You’re being modest. Your numbers are still stacking up from what I’m reading ...
It’d be great – it’d be fantastic. I guess that’s one thing I’ve probably learnt throughout my career: there’s been times where I’m sort of playing and I’ll forget why I’m there. I’ll start worrying about contracts and all that jargon. And I’ve learnt that if you’re worrying about the other stuff, your performances go right down the gurgler.
But you're going around again, aren't you? Have you got a BBL contract for next summer?
Not at present, no. But I’ll definitely be playing. It’s one of those things – how do you put it? I’ve got my goals of playing for Australia ... don’t get me wrong there. But if you’re not concentrating or enjoying where you’re at in the present moment, you’re never going to go to the next level. I think the best thing about the Perth Scorchers is that I’ve been playing for WA cricket – I haven’t been playing to go up the ladder in a sense. And it makes a huge difference when you know your purpose – why you’re actually playing.
You could call that the theme of your comeback years, couldn’t you? Playing for the joy of it ... It’s written all over your face when you’re on the paddock. And the fans really respond to it.
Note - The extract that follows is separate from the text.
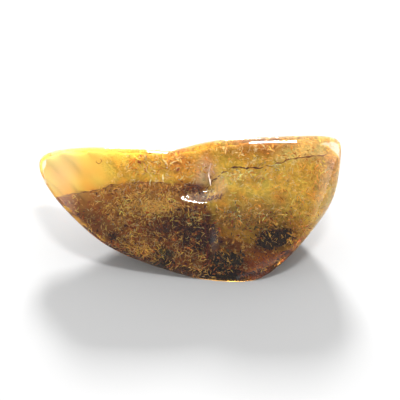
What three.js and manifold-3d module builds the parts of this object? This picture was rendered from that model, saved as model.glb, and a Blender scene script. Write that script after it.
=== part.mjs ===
// An amber stone: one polished, tumbled lump of fossil resin with three clumps of plant crumbs sealed in it.
// The resin is one natural piece. Here a thin slanting gap parts it, so that each clump has its pocket.
// Millimetres. +X runs along the stone, +Y to its back and +Z up. The origin is under the middle of the
// stone's box, on the surface that it rests on.
import * as THREE from 'three';
import { mergeVertices } from 'three/addons/utils/BufferGeometryUtils.js';
import Module from 'manifold-3d';

// The stone is a rounded meeting of flat facets. Each facet is [azimuth, elevation, distance]: the direction
// that it faces, in degrees, and how far it is from the heart, the point inside that all is measured from.
// Azimuth 0 faces +X, the blunt end, and -90 faces -Y, the front.
const FACETS = {
  upperLeft: [-94, 62, 4.1],
  upperRight: [-91, 75, 5.9],
  frontLeft: [-91, 37, 3.0],
  frontRight: [-85, 45, 4.3],
  rightEnd: [-44, 24, 14.4],
  back: [92, -12, 5.2],
  undercutLeft: [115, -40, 8.7],
  undercutRight: [65, -35, 10.0],
  underFrontLeft: [-133, -36, 13.3],
  underLeftTip: [-147, -30, 13.7],
  underFront: [-92, -46, 13.4],
  underFrontRight: [-36, -30, 15.2],
  underLeft: [180, -75.5, 6.5],
  underRight: [0, -68, 11.6],
  underBack: [90, -45, 9.2],
  underneath: [0, -90, 7.4],
  bluntEnd: [-2, -4, 22.6],
  slimTip: [170, 8, 24.7],
};
// Higher values make the edges between facets crisper.
const EDGE_POWER = 12;
// The flat spot that the stone rests on is worn off this far below the heart.
const REST_DROP = 6.5;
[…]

Yeah, I always had those values, when I was playing for Australia, too. I remember when I got back to play for Australia in the T20s, they were having a meeting, and the theme was that we’re paid to win, in a sense. And I sort of don’t agree with that. For me, we’re paid to entertain. I didn’t play cricket because Australia were winning, but I loved watching how they’d stack up against the West Indies and see their courage, because the West Indies were a tough team back then. Australians will always be supported as long as they are seen to be giving 100 percent. It’s not because they’re winning. It’s more about the effort they put out in the middle.